The vitriol expressed about Jolie during this period is arguably the clearest example of hostility towards the actor but it is not the only instance of attack and ridicule. Like Madonna, Jolie's adoption of children from various places in the developing world was initially mocked, smeared with similar accusations do-gooding dilettantism.

This is hard to imagine now as the discourses surrounding Jolie have changed so dramatically. Over a decade on, Jolie is taken seriously on a number of levels. At a time when the cult of motherhood is again being exalted to great heights, Jolie's status as a birth and adoptive mother of a large tribe makes her a figure to be admired if not emulated. She is also accepted and widely praised for her work as a kind of symbolic mother, acting as a special envoy of the UN High Commissioner for Refugees and pictured next to politicians at a 2015 summit to end sexual violence in conflict.

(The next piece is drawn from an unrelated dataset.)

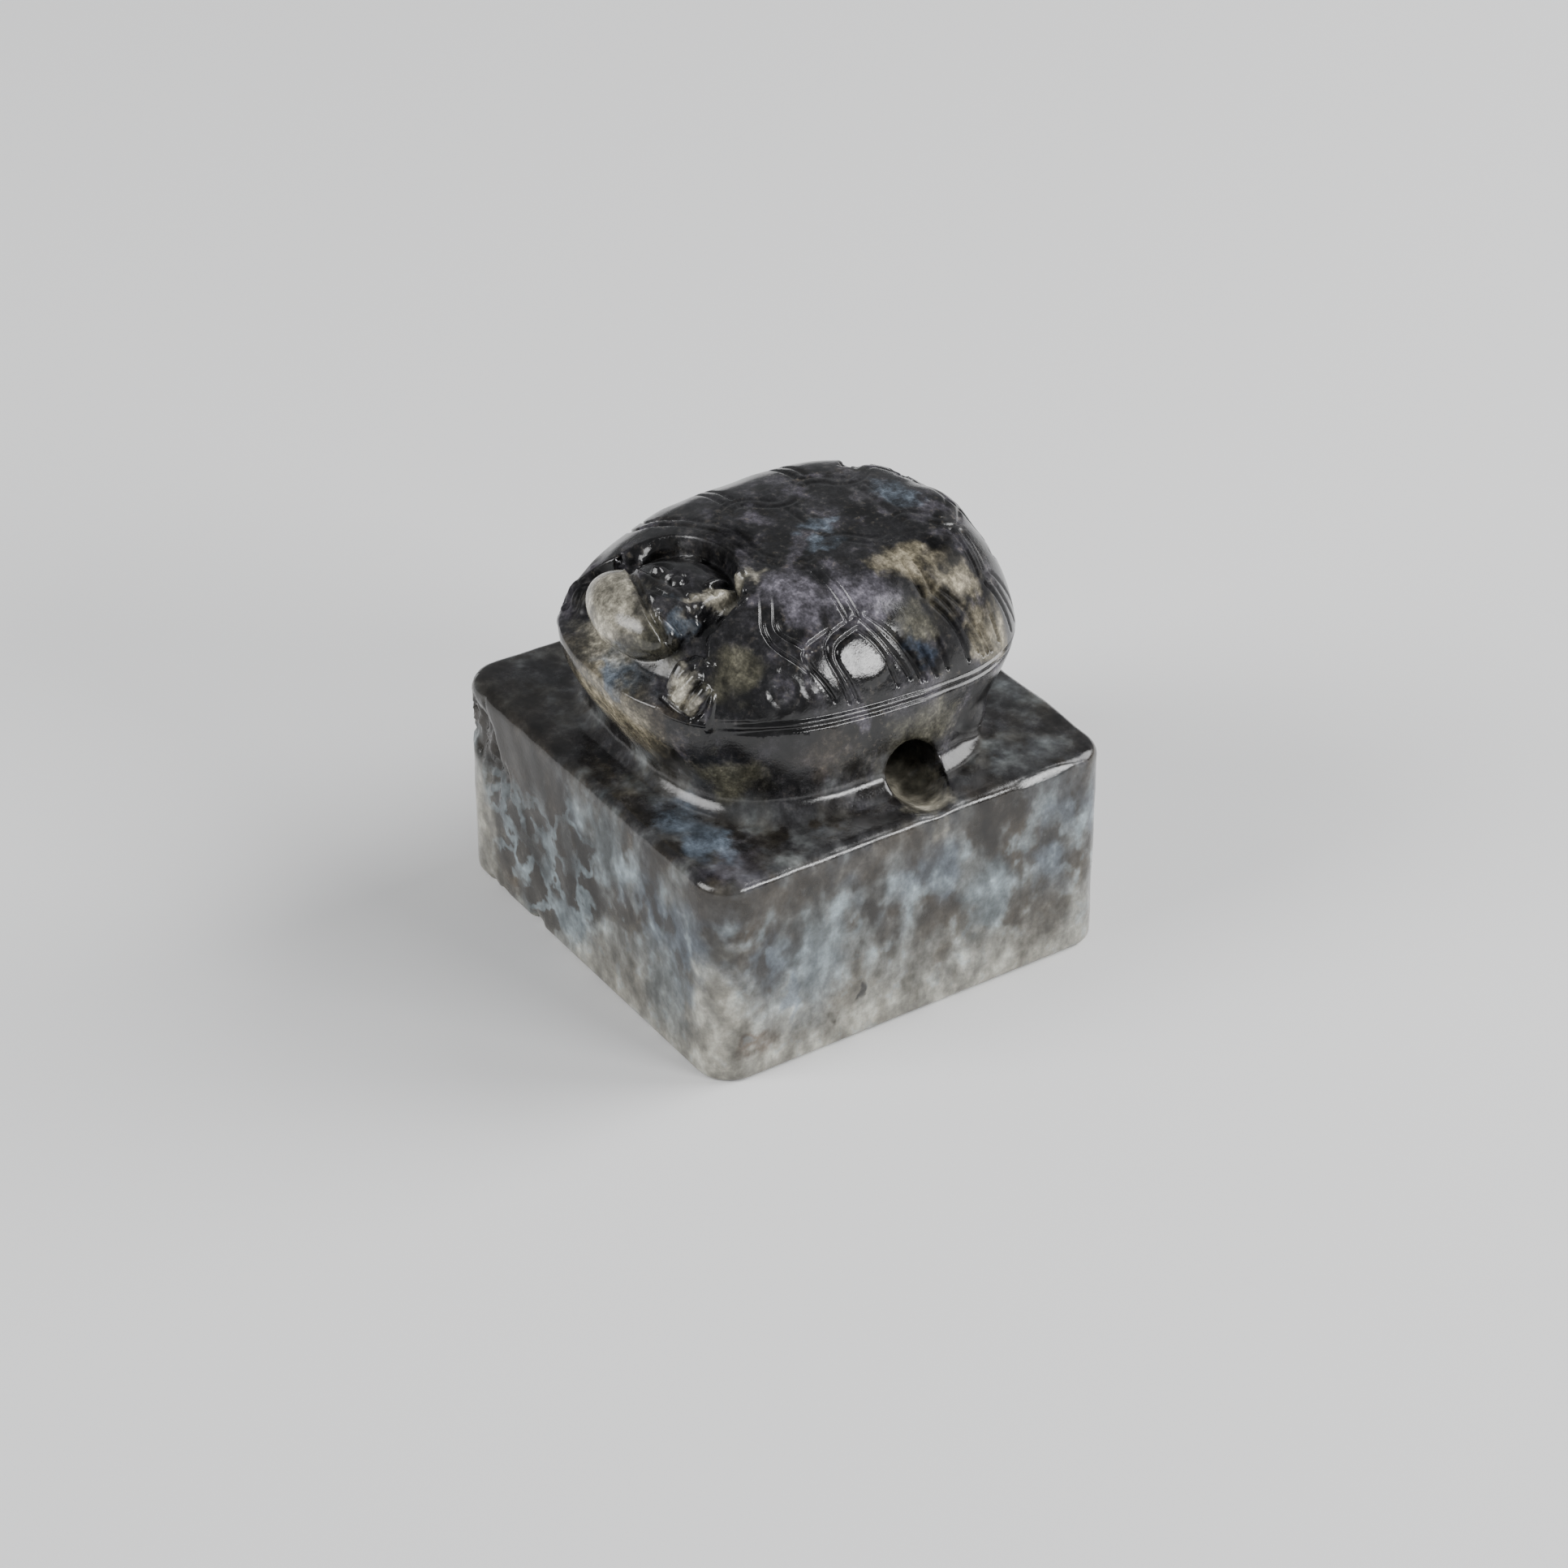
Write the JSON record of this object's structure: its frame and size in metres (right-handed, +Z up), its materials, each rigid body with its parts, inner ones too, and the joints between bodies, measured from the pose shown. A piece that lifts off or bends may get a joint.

Motherhood has also been a theme in a number of Jolie's films over the last decade. In The Changeling (2008) she played a grief-stricken mother. Maleficent (2014) provided a semi-autobiographical account of the redemptive power of motherhood, with Jolie and Pitt's daughter Vivienne even playing the young Princess Aurora in the film. The story focuses on the mother/child relationship, with heterosexual relations positioned as a source of danger.

This perspective is echoed in Jolie's personal life. She refuted the 'Brangelina' phenomena, for example, refusing to work with US celebrity magazine People if they used the moniker (Dìaz 2015). Furthermore Jolie assigned the decision to marry in 2014 as due to pressure from their children rather than a specific personal desire. This is perhaps unsurprising given her openness about being bisexual, but as a public we have been too keen to overlook this aspect of her identity in favour of a more conventional tale of love and marriage. Yet her decision to divorce 'for the health of her family' suggests that Jolie herself continues to privilege the role of mother over the status of marriage.

Reference: Vanessa Dìaz, '"Brad & Angelina: And Now ... Brangelina!": A Sociocultural Analysis of Blended Celebrity Couple Names', in Shelley Cobb and Neil Ewen (eds.), First Comes Love: Power Couple, Celebrity Kinship and Cultural Politics (Bloomsbury: London, 2015), pp. 275-294.